Honte à la FIFA d’avoir perdu toute crédibilité. Re-honte pour sa non-envie de faire semblant de vouloir retrouver un soupçon de dignité.

Et d’ailleurs, je reviens sur mon premier choix de chronique. Après le jeu, les enjeux. Ceux de cette prochaine Coupe du monde vont bien au-delà du foot. Déjà que l’attribution était un magistral footage de gueule. Ce qu’on craignait s’est avéré dramatiquement vrai. Le prix humain à payer est exorbitant. Pour transformer un désert en un parc d’attraction du ballon rond, ce fut un carnage. Honte à la FIFA d’avoir perdu toute crédibilité. Re-honte pour sa non-envie de faire semblant de vouloir retrouver un soupçon de dignité. Un confrère du Guardian est allé se promener au Qatar. Son road-trip? Aller dans les hôtels repris sur la liste officielle de la FIFA. Il y a tendu l’oreille, ouvert les yeux et découvert un parfum de Moyen-Âge dans un des pays les plus riches de la planète. On connaît déjà ce chiffre ahurissant de 6.500 morts sur les différents chantiers. Douze par semaine depuis dix ans. Ahurissants sont aussi les communiqués officiels des organisateurs. Ils veulent bien admettre 37 décès sur les chantiers des nouveaux stades. Tout en précisant que 34 d’entre eux ne sont « pas liés au travail ». Bien sûr… Le blème, c’est qu’ils construisent aussi des nouvelles villes, aéroports, routes, métros. Mais pour eux, y a que les stades qui comptent dans leurs comptes macabres. Des stades de foot dans un pays qui n’a pas de foot ni de footballeurs. Au Qatar, le sport-roi, c’est le cricket. Normal vu que dans cet État du Golfe, 95% de la population « active » est étrangère. Et la plupart vient d’Asie. Beaucoup d’Inde, du Népal, du Pakistan, du Sri Lanka. Ceci explique cela.

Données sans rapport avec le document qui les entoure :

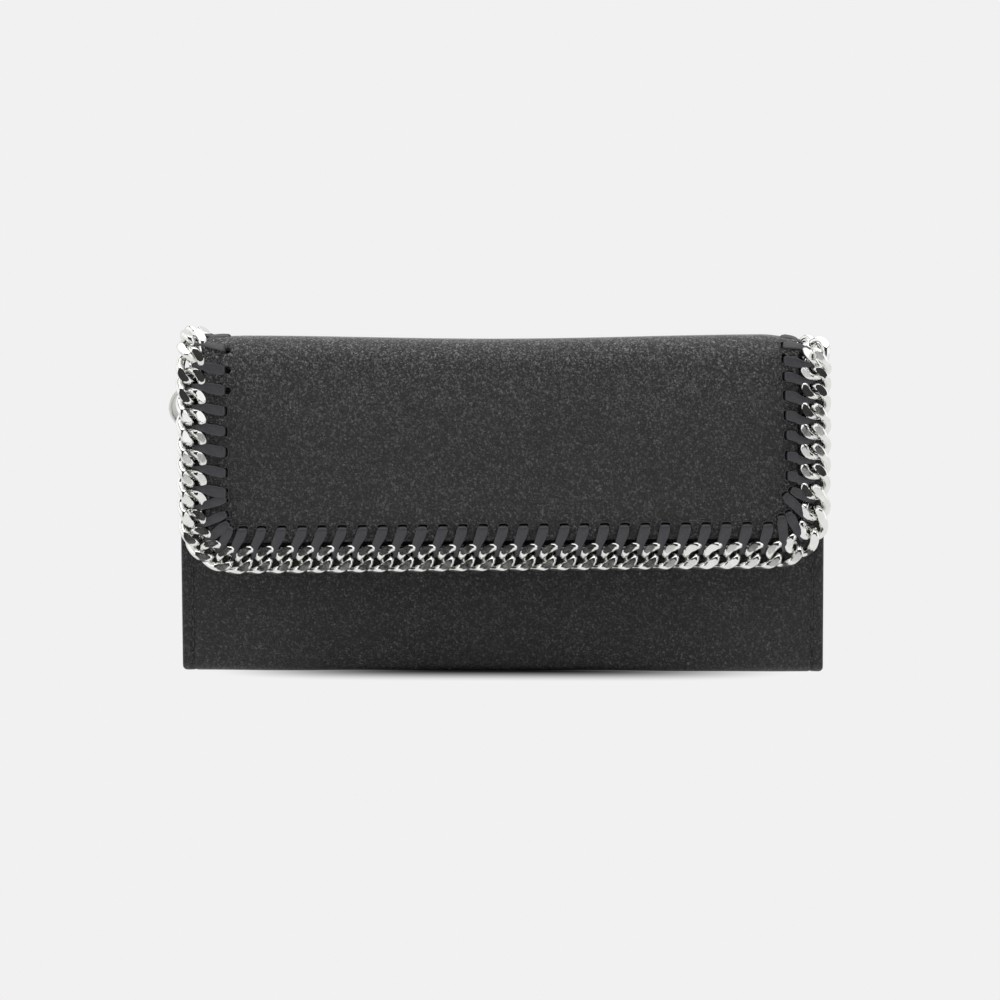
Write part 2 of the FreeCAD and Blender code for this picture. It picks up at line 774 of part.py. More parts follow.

Pour cette main-d’oeuvre, le travail proposé est tout sauf une main tendue vers une vie meilleure. Le salaire moyen tourne autour de 237 euros par mois. On arrive à peine à un peu plus d’un euro de l’heure. Moyen-Âge, on vous disait. Tendance esclavagisme, on vous redit. Si un travailleur veut un jour de congé (rarement octroyé), c’est douze euros retirés du salaire. Certains ont dû travailler trois mois sans le moindre jour de pause. Qu’ils changent de travail, alors? Oulalala, très mal vu des autorités. On sait ce que ça veut dire dans des contrées où l’idée des Droits des hommes et des femmes ne sont toujours qu’un mirage. D’ailleurs, la plupart des travailleurs ont dû donner leur passeport à leur employeur. Arrivés en ouvriers, ils sont devenus prisonniers. Cette Coupe du monde fera encore beaucoup parler et écrire. Le drame en forme d’espoir, c’est que ce sera d’abord et avant tout à propos toute l’indécence de ce monde. Le jeu passera après l’enjeu. Le jeu ne sera qu’accessoire. Pour une fois, on s’en réjouit. L’avenir de notre humanité ne dépend pas d’un résultat sportif, mais bien du respect de ceux qui la composent.